I've been trying to put my finger on why books like The Grand Design by Steven Hawking seem to be talking past many theists like myself. Hawking goes to great lengths to pin the origin of the universe on M-theory and some sort of fluctuations at the quantum level, so that so "trigger" or external agent is required for the beginning of it all:
"Because there is a law such as gravity, the universe can and will create itself from nothing. Spontaneous creation is the reason there is something rather than nothing, why the universe exists, why we exist. It is not necessary to invoke God to light the blue touch paper and set the universe going."
And my reaction is, "So what? It still began." Whether it began externally or internally seems beside the question, at least at the level of mechanism. In other words, if God set it up that a fertile field of nothingness (or false vacuum) according to the rules of M-theory and it underwent a fluctuation producing light, and such a mechanism meant "Let there be light," then I don't have a problem with that. It's kind of cool, actually. Hawking is objecting to an external mechanism as opposed to an internal one, and I don't have a problem with either, for this event at least.
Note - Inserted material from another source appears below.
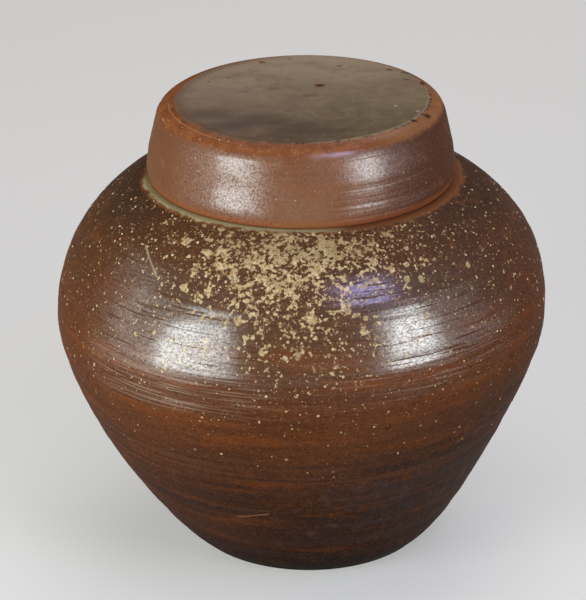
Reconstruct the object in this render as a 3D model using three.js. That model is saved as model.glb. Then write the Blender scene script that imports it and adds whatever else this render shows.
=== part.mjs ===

Then I was reading Owen Barfield (there I go again) in an essay titled "Science and Quality" and see this:
"What is important is to distinguish the two principles [of mechanism and organism], not to condemn one and exalt the other. What is important is to distinguish two active principles -- of free life and confining form -- while perceiving their interpenetration at all points. And if we do so we find, once more, that the ultimate distinction lies between 'inward' and 'outward.' Coleridge, as usual, formulated acutely when he defined as follows: 'Whatever is organized from without, is a product of mechanism; whatever is mechanized from within, is a product of organization.' It would be along these lines, I think, that one would reply to those who mistakenly identify organicism, or holism, with the so-called argument from design and reject it for that reason; since 'design' is essentially a pattern imposed from without rather than emerging from within. And as such it is applicable to the products of mechanism rather than to products of organization."
The Big Bang as a pattern emerging from within seems just as wondrous, if not more so, than a pattern imposed from without. And both seem designed in the way that's important. So the main argument of The Grand Design, in my opinion, misses the point. Would Hawking ever read Barfield?